The instance starts off listening to any phrases.
### Recognizer.Recognize(Values = True)
Set the values that can be recognized by the recognizer.
If `Values` is an array of strings, the array is interpreted as a list of possibile phrases to recognize. Phrases not in the array will not be recognized. This provides a relatively high degree of recognition accuracy compared to dictation mode.
If `Values` is otherwise truthy, dictation mode is enabled, which means that the speech recognizer will attempt to recognize any phrases spoken.
If `Values` is falsy, the speech recognizer will be disabled and will stop listening if currently doing so.
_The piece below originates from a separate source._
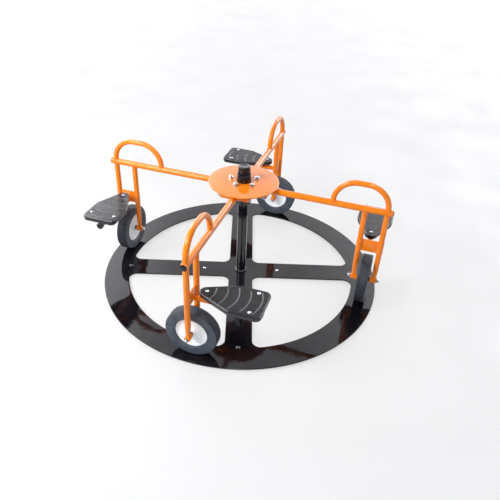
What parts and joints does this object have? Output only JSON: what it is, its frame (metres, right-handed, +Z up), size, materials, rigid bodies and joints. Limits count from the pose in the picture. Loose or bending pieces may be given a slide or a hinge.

Returns the speech recognizer instance.
### Recognizer.Listen(State = True)
Set the state of the recognizer.
If `State` is truthy, then the recognizer will start listening if not already doing so.
If `State` is falsy, then the recognizer will stop listening if currently doing so.
Returns the speech recognizer instance.
### Text := Recognizer.Prompt(Timeout = -1)
Obtains the next phrase spoken as plain text.
If `Timeout` is a positive number, the function will stop and return a blank string after this amount of time, if the user has not said anything in this interval.
If `Timeout` is a negative number, the function will wait indefinitely for the user to speak a phrase.
Returns the text spoken.
### Recognizer.OnRecognize(Text)
A callback invoked immediately upon any phrases being recognized.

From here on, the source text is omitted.